Every journal at both publishing houses where I’ve worked, both large and small, is copyedited. Some to a greater extent than others.

Perhaps the key to answering your first question though lies in economies of scale. Whatever system you’re employing, if you’re doing it right, scales and offers you a better per-paper value as the number of papers increases. The cost per paper for a journal that publishes 100 papers per year is going to be higher than the cost per paper for a journal that publishes 23,000 papers per year, all other things being equal.

It’s a driving force behind all of the consolidation in the market these days, with the bigger players getting bigger and the independent players disappearing.

Economies of scale are certainly real, and it’s easy to imagine account for, say, a halving of price for a big OA publisher like PLOS. On the other hand, wouldn’t you expect even greater economies of scale from much larger subscription publishers like Elsevier?

The idea of scale as explanation also founders on the phenomenon of small OA publishers like Ubiquity, who ask for an APC of £200 with no-questions-asked waivers for those who want them. Seems to me they only explanation for that is enormously lower costs of a born-digital, born-open operation that has never had to invest in print facilities, paywall/authentication platforms, copyright lawyers, etc.

Probably have to balance that scale with rejection rate (you’re not getting any return for the papers you reject)–if you’re rejecting more than 2X as many papers for each one published, you have to scale to more than 2X the volume just to be even with the journal that accepts more.

A lot of the infrastructure needed for print these days is outsourced, and I suspect that all publishers, regardless of the copyright system they’re using, employ legal help on some level (seems a cost of doing any sort of business these days). Can’t really see any savings for PLOS on physical offices either, given that they’re based in such an expensive location.

But as Joe notes, there are different services offered and different investments made in new technologies. Looking at PLOS’ last financial statement, I was a bit surprised to see that they list their entire expenditure on research and development as 1% of their total expenses (around $300K if I’m reading it right, page 21 of the progress report pdf). So unlike Elsevier and the like, they’re not making the big spends on building out new ventures, which definitely helps their bottom line.

When I was director of Penn State Press, where we published a dozen journals in the humanities and social sciences, all of them were scrupulously copyedited. I believe that all journals published by university presses are copyedited.

I like the idea of discussing the limits of Gold Open Access, and as the comments show, this discussion is not finished. One thing that I could not get out of my mind is the tendency of OA journals to save costs at the peer review process, as the article suggests.
Publishing is a business and any business owner will have an eye on costs. So do big publishers, and they do it very carefully. If there is a chance to save money, they will certainly use it. If we leave aside the flagship publications with large in-house editorial teams and we have a closer look at the other journals we may find journals that run well with less costs than the OA journals you mentioned.
I was a bit disappointed when Bohannon’s sting just tested Open Access journals. There was the same limitation: the finger was just put in the wounds of the Open Access journals. Nevertheless, some journals performed well in the test (I think even some from Beal’s list), showing that OA doesn’t necessarily mean that there is a lack in quality.
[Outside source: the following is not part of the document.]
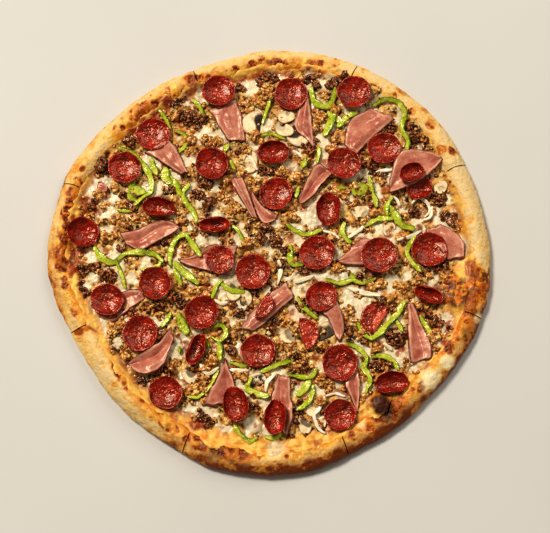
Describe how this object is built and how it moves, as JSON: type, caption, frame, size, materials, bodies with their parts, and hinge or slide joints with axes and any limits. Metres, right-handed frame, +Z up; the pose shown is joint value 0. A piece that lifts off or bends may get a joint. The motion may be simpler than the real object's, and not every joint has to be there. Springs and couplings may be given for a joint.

After all it is a question of quality management. I have worked once for the medical device industry and there, quality management is very crucial. One should assume that the reputation of the peer review process is crucial for publishing too, but within 10 years I worked in publishing I have never seen an independent system for a regular test of Peer Review quality. Personally, I suppose that Peer Review quality is completely independent of the business model of the publication. I hope that someone finds a way to test that and then at least this part of the discussion about Open Access limitations would change a bit.